Следует еще остановиться на одной пьесе Ибсена, также показывающей внутренние колебания Ибсена даже в тех вопросах, которые ему кажутся наиболее для него святыми.
Требовать правды во всех человеческих отношениях, бороться с лицемерием, срывать все и всяческие маски, разве это не подлинный лозунг лучших представителей крепкого мещанства, с отвращением относящихся к городским усложнениям жизни, ухищрениям капиталистической цивилизации?
Да и пьеса «Дикая утка» кажется задуманной для того, чтобы всячески доказать этот тезис.
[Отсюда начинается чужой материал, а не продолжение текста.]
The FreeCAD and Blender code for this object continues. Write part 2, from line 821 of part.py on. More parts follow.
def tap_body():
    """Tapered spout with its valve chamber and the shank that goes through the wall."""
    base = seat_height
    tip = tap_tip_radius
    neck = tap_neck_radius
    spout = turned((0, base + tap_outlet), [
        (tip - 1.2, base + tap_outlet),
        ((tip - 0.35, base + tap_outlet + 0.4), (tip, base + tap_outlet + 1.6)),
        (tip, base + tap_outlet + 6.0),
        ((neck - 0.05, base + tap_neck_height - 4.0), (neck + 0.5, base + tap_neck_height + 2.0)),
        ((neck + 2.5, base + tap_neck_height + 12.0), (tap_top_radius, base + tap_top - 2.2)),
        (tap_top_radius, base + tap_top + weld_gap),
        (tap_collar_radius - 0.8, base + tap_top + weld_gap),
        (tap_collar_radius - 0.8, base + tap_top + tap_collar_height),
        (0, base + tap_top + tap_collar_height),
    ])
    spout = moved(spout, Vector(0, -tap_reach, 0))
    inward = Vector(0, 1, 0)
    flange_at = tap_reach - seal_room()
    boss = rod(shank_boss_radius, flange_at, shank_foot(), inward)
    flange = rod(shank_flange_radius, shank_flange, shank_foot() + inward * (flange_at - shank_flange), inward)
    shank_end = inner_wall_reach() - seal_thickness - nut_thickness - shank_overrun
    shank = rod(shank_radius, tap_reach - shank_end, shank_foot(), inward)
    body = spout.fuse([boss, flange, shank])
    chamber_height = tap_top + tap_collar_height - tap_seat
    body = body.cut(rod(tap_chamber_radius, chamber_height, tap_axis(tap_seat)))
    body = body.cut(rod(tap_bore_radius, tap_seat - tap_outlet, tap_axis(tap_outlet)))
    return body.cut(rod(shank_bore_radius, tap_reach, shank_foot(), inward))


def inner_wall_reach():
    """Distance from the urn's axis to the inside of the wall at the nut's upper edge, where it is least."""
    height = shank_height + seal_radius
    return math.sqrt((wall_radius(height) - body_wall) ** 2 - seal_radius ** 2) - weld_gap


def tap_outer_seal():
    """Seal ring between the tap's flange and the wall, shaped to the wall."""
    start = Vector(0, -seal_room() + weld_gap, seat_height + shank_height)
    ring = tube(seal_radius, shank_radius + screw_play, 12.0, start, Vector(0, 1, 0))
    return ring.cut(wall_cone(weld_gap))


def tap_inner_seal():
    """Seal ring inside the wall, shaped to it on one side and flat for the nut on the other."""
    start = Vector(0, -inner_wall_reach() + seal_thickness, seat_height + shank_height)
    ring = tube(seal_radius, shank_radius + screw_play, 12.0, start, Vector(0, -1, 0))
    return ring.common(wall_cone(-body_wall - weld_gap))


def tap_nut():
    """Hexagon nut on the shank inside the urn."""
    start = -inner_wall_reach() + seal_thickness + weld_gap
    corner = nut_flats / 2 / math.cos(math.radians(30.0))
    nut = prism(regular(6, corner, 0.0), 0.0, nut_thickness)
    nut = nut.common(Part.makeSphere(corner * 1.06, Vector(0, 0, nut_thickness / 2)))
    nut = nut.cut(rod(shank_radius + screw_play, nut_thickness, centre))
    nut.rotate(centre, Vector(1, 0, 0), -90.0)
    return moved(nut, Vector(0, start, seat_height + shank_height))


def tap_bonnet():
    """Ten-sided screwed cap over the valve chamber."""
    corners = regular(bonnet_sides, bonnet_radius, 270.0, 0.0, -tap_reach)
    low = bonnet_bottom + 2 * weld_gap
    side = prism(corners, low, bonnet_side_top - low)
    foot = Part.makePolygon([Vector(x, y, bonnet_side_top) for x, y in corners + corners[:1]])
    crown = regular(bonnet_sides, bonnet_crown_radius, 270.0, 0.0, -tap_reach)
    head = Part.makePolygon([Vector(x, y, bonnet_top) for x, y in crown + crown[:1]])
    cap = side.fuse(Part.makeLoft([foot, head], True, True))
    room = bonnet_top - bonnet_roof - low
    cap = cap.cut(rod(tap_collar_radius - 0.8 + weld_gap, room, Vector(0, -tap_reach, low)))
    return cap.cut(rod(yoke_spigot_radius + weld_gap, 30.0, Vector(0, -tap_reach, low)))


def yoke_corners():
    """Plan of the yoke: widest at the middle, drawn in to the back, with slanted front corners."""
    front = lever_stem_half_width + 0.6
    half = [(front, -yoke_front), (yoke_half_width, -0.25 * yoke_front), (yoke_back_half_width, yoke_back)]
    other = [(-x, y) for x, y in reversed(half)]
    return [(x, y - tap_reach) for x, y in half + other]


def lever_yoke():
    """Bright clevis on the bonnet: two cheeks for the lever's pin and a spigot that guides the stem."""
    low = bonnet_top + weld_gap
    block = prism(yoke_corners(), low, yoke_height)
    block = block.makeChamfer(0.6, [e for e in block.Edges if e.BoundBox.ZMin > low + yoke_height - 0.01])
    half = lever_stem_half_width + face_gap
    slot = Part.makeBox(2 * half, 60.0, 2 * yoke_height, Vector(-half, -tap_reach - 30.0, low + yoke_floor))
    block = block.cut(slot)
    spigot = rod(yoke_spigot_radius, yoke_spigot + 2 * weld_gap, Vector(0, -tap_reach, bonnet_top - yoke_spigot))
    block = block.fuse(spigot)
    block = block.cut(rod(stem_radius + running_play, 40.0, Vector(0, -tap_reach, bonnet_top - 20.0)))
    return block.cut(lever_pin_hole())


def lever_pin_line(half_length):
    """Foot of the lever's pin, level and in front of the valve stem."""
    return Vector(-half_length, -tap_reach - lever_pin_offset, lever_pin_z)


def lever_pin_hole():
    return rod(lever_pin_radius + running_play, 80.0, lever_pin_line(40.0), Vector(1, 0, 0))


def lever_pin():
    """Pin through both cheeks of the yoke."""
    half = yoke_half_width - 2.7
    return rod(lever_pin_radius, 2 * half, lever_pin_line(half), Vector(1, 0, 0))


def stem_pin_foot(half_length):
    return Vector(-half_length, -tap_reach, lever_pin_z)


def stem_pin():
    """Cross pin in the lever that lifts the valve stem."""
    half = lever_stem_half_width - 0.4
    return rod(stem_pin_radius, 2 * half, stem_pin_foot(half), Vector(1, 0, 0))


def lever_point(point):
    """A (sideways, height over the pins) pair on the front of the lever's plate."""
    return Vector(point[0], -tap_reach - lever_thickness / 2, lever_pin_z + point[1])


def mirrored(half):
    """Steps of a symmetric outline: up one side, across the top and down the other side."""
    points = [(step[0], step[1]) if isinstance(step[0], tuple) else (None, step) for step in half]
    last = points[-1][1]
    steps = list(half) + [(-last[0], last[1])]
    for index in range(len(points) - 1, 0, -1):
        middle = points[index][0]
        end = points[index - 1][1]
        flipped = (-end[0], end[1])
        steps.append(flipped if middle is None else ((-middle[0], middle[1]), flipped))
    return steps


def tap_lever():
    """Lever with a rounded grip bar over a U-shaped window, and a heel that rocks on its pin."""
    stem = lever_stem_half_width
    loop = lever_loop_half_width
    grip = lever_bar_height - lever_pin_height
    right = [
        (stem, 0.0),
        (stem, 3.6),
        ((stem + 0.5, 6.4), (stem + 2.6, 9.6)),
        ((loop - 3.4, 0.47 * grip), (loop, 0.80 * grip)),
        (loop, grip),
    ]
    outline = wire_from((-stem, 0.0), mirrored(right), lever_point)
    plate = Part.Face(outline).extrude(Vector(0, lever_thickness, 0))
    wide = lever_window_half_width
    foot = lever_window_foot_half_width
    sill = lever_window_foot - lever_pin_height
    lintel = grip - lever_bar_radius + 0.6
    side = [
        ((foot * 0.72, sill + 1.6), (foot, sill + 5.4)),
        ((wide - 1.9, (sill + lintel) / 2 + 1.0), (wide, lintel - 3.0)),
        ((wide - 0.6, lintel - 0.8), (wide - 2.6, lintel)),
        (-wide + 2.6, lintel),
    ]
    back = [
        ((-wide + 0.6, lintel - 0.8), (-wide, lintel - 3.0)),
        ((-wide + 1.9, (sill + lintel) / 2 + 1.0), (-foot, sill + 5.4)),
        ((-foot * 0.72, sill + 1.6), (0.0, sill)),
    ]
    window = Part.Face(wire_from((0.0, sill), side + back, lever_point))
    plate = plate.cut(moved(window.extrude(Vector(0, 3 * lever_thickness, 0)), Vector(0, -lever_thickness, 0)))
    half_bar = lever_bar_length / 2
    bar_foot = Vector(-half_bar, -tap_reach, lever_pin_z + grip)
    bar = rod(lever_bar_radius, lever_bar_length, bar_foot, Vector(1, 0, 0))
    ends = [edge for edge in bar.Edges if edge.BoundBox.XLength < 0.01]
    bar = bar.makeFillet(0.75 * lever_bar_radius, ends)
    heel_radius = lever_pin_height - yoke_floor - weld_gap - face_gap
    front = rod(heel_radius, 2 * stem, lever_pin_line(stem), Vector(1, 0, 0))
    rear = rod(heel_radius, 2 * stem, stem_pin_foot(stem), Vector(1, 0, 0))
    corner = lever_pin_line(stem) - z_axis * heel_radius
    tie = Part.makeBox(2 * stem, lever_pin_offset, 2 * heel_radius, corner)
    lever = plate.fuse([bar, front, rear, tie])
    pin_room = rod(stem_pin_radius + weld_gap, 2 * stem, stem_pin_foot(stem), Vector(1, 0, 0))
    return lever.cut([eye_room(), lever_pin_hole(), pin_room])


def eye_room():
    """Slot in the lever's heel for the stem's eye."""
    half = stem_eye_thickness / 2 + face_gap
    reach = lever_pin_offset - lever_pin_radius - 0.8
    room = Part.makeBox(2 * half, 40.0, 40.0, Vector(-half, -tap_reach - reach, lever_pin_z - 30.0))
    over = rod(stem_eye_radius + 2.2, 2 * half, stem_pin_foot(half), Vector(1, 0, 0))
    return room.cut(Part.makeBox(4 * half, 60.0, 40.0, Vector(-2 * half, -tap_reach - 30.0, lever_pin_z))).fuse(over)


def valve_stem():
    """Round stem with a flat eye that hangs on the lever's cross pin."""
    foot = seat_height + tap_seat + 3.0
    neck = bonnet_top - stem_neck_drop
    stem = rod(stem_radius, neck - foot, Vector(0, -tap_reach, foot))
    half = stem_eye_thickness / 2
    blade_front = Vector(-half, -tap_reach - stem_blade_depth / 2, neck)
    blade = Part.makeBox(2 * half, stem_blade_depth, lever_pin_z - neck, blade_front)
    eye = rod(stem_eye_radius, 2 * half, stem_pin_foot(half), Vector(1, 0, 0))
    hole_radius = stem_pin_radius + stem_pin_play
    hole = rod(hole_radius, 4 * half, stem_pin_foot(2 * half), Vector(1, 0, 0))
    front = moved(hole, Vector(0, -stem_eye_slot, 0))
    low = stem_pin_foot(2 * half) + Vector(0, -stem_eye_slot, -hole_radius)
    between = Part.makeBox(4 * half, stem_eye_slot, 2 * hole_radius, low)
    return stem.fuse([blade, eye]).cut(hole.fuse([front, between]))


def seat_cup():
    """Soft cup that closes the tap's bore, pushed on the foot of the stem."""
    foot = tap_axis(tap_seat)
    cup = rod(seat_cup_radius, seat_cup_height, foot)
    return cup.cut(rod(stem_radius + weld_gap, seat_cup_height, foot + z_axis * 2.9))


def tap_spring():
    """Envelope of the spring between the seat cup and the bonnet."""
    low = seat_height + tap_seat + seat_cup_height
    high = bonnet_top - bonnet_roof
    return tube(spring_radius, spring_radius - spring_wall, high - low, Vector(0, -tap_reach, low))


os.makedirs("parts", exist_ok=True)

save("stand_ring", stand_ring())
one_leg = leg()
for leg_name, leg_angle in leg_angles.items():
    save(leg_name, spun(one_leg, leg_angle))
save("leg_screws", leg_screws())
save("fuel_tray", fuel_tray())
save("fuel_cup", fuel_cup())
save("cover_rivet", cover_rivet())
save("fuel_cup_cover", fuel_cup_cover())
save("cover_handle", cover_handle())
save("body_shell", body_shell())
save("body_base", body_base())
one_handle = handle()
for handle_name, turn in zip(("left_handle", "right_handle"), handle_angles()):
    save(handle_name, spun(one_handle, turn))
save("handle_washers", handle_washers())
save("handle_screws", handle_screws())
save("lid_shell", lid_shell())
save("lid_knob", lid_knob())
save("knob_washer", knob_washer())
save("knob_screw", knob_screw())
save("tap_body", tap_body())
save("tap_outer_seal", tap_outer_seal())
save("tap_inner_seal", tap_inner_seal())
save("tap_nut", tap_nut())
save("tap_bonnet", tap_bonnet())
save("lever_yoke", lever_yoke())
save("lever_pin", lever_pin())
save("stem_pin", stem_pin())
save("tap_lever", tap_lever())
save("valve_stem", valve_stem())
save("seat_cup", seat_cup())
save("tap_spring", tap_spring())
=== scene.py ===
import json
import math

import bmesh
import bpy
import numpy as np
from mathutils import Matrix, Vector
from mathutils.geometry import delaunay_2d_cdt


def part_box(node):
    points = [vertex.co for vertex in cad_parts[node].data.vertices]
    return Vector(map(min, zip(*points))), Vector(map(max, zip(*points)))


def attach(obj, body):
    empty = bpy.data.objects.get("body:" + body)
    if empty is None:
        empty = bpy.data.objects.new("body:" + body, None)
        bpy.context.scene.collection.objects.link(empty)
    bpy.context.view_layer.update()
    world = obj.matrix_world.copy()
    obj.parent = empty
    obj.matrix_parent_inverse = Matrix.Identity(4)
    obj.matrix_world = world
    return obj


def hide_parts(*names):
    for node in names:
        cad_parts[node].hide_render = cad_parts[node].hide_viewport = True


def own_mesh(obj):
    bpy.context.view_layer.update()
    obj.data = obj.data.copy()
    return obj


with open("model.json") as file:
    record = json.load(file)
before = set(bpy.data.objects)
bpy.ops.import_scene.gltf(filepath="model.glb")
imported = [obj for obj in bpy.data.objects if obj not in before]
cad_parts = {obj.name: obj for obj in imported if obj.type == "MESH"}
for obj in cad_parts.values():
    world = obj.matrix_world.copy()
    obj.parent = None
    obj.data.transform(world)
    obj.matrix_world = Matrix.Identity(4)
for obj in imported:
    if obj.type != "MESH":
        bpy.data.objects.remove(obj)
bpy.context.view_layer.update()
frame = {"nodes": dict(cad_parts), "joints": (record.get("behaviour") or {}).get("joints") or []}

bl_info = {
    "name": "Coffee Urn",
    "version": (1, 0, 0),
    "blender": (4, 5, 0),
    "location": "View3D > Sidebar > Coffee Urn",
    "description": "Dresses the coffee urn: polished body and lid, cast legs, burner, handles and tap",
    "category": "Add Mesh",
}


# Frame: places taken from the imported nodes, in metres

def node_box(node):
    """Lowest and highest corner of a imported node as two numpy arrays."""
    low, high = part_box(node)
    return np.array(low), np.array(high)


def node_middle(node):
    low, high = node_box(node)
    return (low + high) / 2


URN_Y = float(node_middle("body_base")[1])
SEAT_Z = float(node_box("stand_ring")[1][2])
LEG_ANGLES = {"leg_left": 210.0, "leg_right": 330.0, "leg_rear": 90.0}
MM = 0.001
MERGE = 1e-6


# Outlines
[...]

Семейство Экдал живет в атмосфере отвратительной лжи. Грегерс, брандовский тип, — хочет во что бы то ни стало света. Прежде всего, отринуть фальшь, обман. По мнению Грегерса, всем станет легче или, во всяком случае, все станет выше, если туман обмана будет рассеян. Пьеса, однако, представлена так, что Грегерс является не рыцарем истины, а ее Дон Кихотом. Он приносит только новые лишние мучения. Он становится сам смешон в своем фанатизме. Вывод, к которому приходит зритель, таков: надо быть гуманным; в некоторых случаях обман есть вещь спасительная.
Разве это не звучит компромиссом? Разве здесь Ибсен сам не является «дикой уткой» с надломленными крыльями?
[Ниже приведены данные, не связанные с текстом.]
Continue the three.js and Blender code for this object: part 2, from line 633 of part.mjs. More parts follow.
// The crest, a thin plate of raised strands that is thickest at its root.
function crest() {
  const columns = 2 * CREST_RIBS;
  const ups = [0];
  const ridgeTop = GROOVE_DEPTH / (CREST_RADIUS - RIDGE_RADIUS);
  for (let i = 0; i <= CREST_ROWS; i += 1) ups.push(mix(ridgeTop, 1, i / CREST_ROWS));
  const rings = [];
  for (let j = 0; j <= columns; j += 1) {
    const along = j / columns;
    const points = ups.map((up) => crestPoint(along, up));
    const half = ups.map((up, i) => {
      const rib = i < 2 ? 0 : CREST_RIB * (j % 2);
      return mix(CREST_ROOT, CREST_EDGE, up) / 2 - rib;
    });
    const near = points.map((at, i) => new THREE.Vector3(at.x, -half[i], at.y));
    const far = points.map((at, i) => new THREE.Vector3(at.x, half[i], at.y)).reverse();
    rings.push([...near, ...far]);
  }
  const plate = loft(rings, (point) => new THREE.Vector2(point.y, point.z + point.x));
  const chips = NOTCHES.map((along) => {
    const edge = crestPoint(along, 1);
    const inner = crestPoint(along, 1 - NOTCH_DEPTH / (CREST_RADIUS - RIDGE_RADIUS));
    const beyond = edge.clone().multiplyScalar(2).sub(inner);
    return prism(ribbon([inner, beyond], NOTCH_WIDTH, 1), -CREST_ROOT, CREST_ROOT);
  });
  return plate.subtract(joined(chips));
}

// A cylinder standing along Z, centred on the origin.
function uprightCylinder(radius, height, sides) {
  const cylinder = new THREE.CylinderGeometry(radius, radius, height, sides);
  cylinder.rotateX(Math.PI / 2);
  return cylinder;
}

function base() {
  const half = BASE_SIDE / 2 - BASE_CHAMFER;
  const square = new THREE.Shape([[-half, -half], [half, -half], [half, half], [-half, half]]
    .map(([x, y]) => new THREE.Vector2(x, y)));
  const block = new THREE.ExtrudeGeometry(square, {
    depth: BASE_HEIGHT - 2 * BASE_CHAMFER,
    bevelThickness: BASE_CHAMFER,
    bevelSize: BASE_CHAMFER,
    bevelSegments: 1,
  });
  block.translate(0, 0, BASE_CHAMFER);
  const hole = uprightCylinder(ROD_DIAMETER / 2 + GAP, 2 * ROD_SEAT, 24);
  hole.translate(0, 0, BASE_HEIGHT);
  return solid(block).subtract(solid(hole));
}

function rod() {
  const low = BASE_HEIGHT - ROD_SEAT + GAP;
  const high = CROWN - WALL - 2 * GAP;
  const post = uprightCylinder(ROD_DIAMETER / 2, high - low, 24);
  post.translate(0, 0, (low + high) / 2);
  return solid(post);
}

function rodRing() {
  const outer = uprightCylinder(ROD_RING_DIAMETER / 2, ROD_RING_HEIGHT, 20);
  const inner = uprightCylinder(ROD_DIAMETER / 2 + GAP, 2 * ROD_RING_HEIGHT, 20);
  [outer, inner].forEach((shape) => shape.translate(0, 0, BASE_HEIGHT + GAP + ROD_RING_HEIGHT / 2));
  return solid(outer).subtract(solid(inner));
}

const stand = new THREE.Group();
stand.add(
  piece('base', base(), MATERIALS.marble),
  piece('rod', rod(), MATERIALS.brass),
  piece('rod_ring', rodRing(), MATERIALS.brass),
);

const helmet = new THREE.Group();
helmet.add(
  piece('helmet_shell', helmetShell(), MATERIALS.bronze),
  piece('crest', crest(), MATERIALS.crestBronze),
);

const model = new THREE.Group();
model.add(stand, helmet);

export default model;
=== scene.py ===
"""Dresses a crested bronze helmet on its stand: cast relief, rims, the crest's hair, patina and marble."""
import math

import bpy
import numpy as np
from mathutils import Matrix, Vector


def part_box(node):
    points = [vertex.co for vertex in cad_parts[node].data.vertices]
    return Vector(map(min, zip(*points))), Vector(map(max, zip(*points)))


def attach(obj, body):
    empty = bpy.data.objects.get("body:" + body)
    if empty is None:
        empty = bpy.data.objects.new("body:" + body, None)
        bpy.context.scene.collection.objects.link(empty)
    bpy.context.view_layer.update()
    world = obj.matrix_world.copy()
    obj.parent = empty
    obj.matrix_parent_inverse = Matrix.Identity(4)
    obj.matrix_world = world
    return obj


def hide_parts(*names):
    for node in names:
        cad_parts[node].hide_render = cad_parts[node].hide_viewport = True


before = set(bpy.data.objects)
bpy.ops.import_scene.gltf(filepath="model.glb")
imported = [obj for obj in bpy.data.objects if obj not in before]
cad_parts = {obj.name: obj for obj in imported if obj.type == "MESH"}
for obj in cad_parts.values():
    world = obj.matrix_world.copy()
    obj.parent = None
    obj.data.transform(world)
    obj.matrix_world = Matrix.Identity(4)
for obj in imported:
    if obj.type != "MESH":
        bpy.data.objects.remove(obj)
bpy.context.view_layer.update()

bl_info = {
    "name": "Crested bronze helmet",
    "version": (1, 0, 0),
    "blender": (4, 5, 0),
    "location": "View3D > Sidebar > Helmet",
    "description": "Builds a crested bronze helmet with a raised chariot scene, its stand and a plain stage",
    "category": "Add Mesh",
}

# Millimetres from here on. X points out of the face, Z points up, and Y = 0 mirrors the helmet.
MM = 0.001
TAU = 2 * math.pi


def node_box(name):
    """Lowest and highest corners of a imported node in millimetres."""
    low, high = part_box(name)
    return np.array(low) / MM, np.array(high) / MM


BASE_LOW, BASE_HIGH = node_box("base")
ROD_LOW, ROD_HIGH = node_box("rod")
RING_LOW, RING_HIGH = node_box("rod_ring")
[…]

Быть может, еще более глубокий удар по себе самому наносит Ибсен пьесой «Гедда Габлер». Реалистически (как понимала эту роль Элеонора Дузе) — эта пьеса есть блестящий по глубине и полноте этюд женщины-сноба, напряженной и пустой истерички, стремящейся к блистательным эффектам, к доказательствам своей власти, трусящей перед скандалом, лишенной какого бы то ни было интереса к подлинно положительным началам жизни, своего рода формалистки, кажущейся, мнимой силы. Но требования, которые Гедда ставит своим окружающим, до такой степени напоминают брандовские требования, что многим критикам, режиссерам и артистам казалось, будто бы действительно Гедда гораздо выше, чем Tea, что она есть положительный тип, что она есть то, чем хотел бы Ибсен видеть женщину.
Аберрация не случайная. Ибсен здесь как бы иронизирует над самим собой. Героика демонизма, которая сослужила бы свою службу в обстановке, взятой из саг о викингах, превращается в нечто отвратительно фальшивое в наше время. Кого принято осуждать, время ли это, слишком серое и будничное, или таких Гедд, которые, не понимая этого, разыгрывают преступный и мучительный маскарад, вторгаясь в его мещанский уют со своими ядовитыми химерами?
Ибсен не говорит об этом. Растерянность звучит из замечательной пьесы «Доктор Стокман» или «Враг народа». По существу это есть пьеса борьбы честного крепкого мещанина против капитализма. Капитализм приходит с определенной ложью. Основывается курорт, который на самом деле бесполезен, даже вреден. Однако он приносит доходы. Вскрыть лежащую в основе ложь — значит оставить без дохода многое множество людей. Но правда должна быть сказана, отсюда конфликт. Ибсен не видит, однако, никаких решительно общественных сил, которые могли бы поддержать правдоносца.
Какой же вывод, должен ли доктор Стокман смолчать? Нет, он должен говорить. Может ли он надеяться при этом на победу? Нет, она невозможна в настоящее время. Есть разве только весьма ненадежный и слабый луч, что когда-то в далеком будущем человечество изменится и что можно педагогически действовать в этом направлении.
Так что же делать? — Исполнить свой долг и остаться одиноким.
Конечно, Стокман не враг народа. Заглавие дано иронически. Будучи другом правды, он старается растоптать несомненно вредоносную ложь, но народ не хочет такой дружбы, народ слеп, народ глуп, а потому, в конце концов, все-таки Стокман враг народа, враг общества, потому что он враг масс, не верит в них, враг потому, что он каждому хочет сказать: «Не надейся на массы, надейся только на себя». Но разве это мудрый совет?